## [Goal of the exercise]
Print the listing below from its opening line through the line holding "return [(x, front_y", both ends included.

## [Available data]

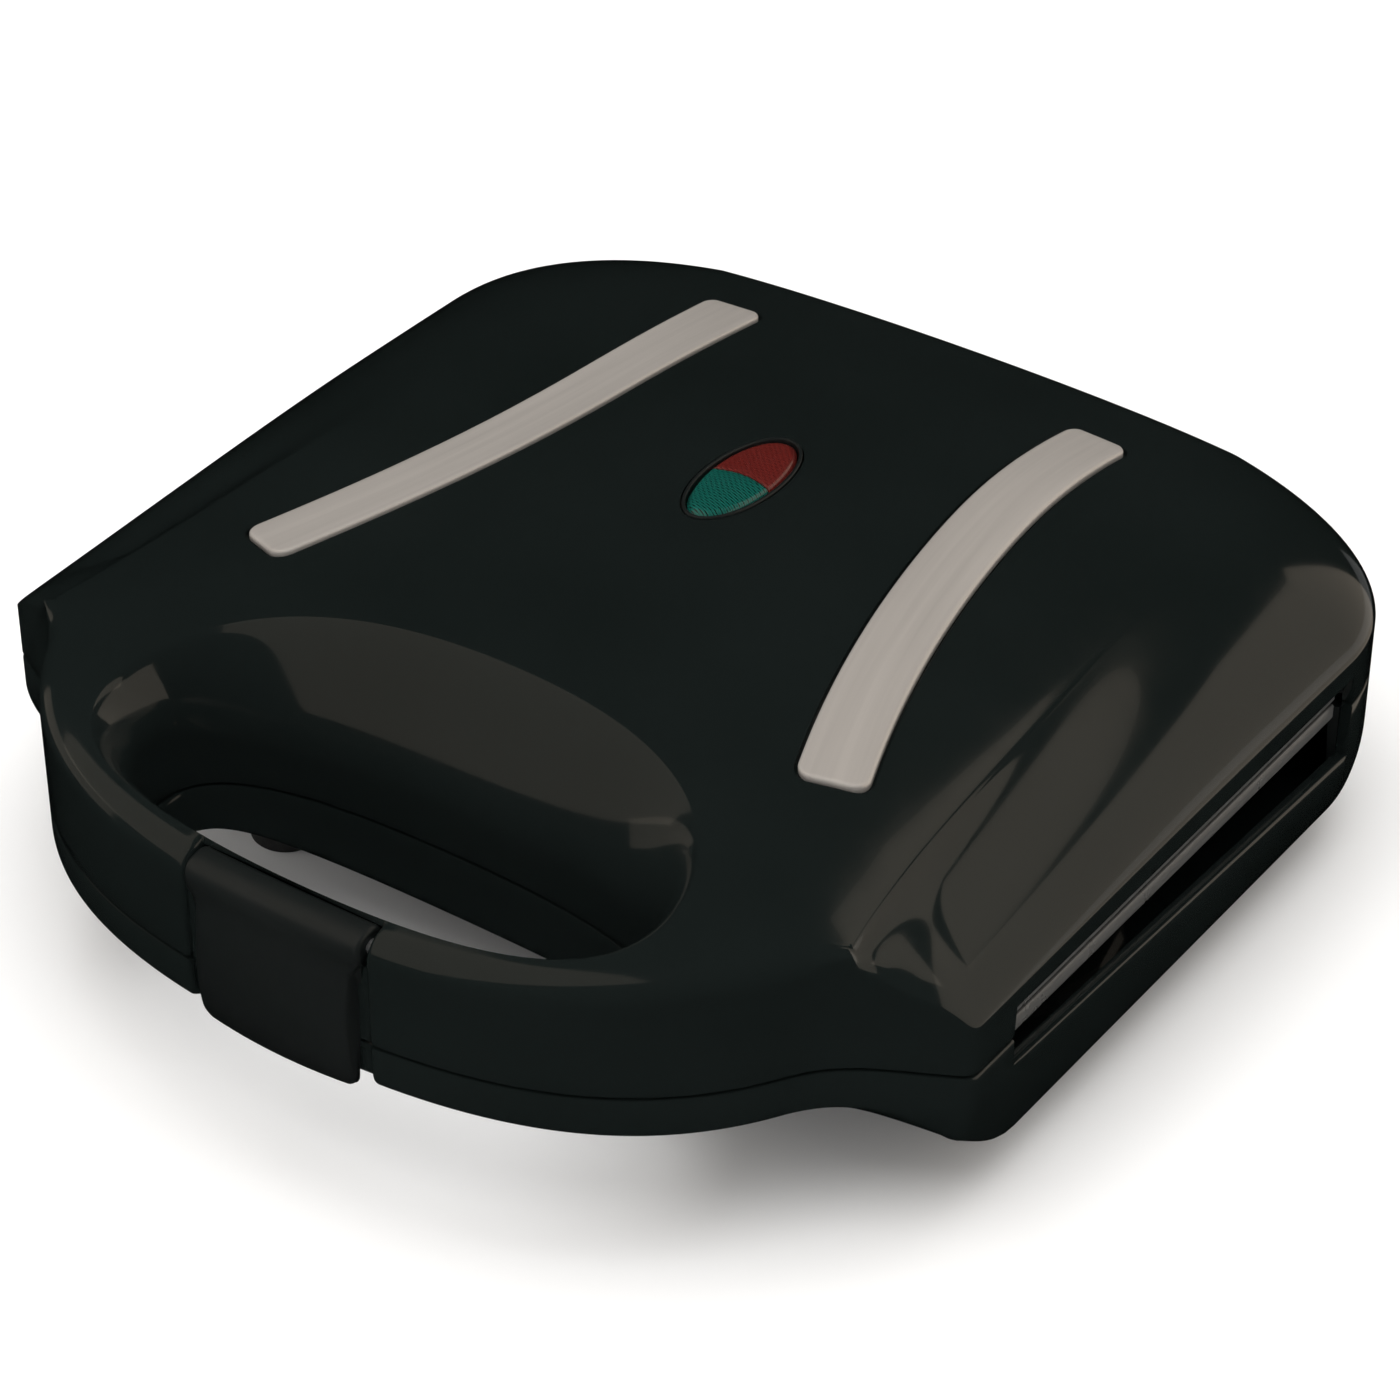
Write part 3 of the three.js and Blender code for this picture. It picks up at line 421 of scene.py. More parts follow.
def line_of(*corners):
    """Corners given as distances behind the handle's front, for the curves round the finger hole."""
    return [(x, front_y + y) for x, y in corners]


VERTEX = 0.345  # where the crest begins, at the head of each shoulder
outline = [
    (0.30, [(0, front_y), (half_width - 70, front_y), from_front(44, 14), from_front(29, 38)]),
    (0.36, [from_front(29, 38), from_front(24, 46.5), from_front(15, 51.2)]),
    (0.42, [from_front(15, 51.2), from_front(2, 58)]),
    (0.44, [from_front(2, 58), from_front(0, 59), from_front(0, 62)]),
    (0.72, [from_front(0, 62), from_rear(0, 47)]),
    (0.86, [from_rear(0, 47), from_rear(-0.4, 15), from_rear(45, 4)]),
    (1.00, [from_rear(45, 4), ((half_width - 45) / 2, rear_y), (0, rear_y)]),
]
crest = [
    (0.30, [(0, front_y + 4.5), (half_width - 71, front_y + 4.5), from_front(47, 18), from_front(33.5, 39)]),
    (VERTEX, [from_front(33.5, 39), from_front(29, 45), from_front(21.5, 50)]),
    (0.72, [from_front(21.5, 50), from_front(29, 85), from_rear(28, 85), from_rear(38, 47)]),
    (0.86, [from_rear(38, 47), from_rear(42, 22), from_rear(60, 13)]),
    (1.00, [from_rear(60, 13), ((half_width - 60) / 2, rear_y - 10), (0, rear_y - 10)]),
]
scoop_edge = [
    (0.34, line_of((0, 7), (46, 7), (68, 15), (68, 35))),
    (1.00, line_of((68, 35), (66, 58), (45, 76.6), (0, 76.6))),
]
finger_hole = [
    (0.34, line_of((0, 10.8), (34, 10.8), (60, 17), (60, 37))),
    (1.00, line_of((60, 37), (60, 51), (40, 56.5), (0, 56.5))),
]


def place_on(curve, s):
    """Plan points of a curve at running values s: each value is passed to the piece that it falls in."""
    found = np.zeros((len(s), 2))
    start = 0.0
    for end, points in curve:
        inside = (s >= start - 1e-12) & (s <= end + 1e-12)
        found[inside] = bezier(points, ((s[inside] - start) / (end - start))[:, None])
        start = end
    return found

# %% [markdown]
# Columns of the grid stand at chosen running values. They are close together where the casing bends, and
# two stand nearly on each other at each step: at the sides of the latch's notch, and at the ends of the
# long opening in each side where the hot plates show. Near the handle's middle all four curves are read
# at the same distance from the middle, so that the notch's side walls come out flat.

# %% Columns of the grid
NOTCH_HALF = 22.0       # half the width of the notch that the latch lies in
NOTCH_ROUND = 1.5       # rounding of the handle beside the notch
OPENING_FRONT, OPENING_REAR = plate_low[1] - 1.5, plate_high[1] + 1.5
STEP = 0.25             # half the width of the step at each end of the side opening

dense = np.linspace(0, 1, 20001)
dense_outline = place_on(outline, dense)
front_part, side_part = dense < 0.30, (dense > 0.40) & (dense < 0.95)


def value_at_x(x, curve=outline):
    """Running value where a curve's front part is x away from the middle."""
    return np.interp(x, place_on(curve, dense)[front_part][:, 0], dense[front_part])


def value_at_y(y):
    """Running value where the outline's side is at y."""
    return float(np.interp(y, dense_outline[side_part][:, 1], dense[side_part]))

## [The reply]
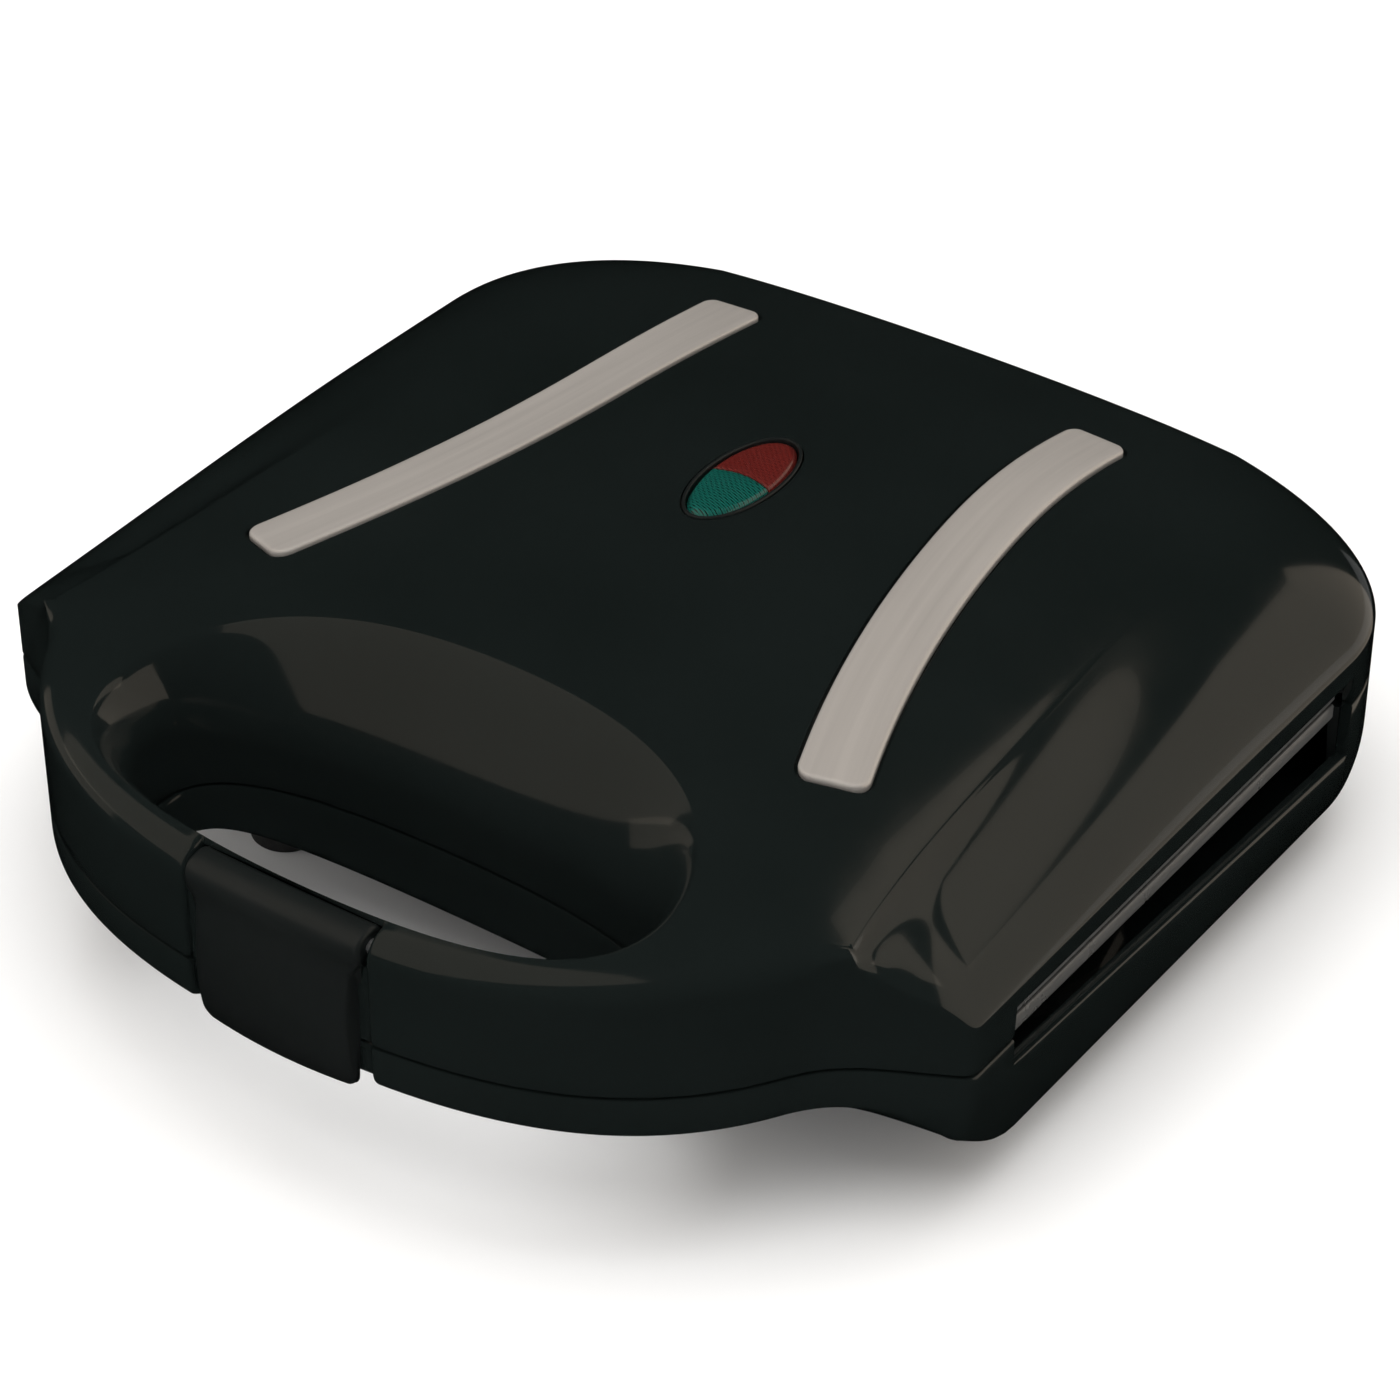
Write part 3 of the three.js and Blender code for this picture. It picks up at line 421 of scene.py. More parts follow.
def line_of(*corners):
    """Corners given as distances behind the handle's front, for the curves round the finger hole."""
    return [(x, front_y + y) for x, y in corners]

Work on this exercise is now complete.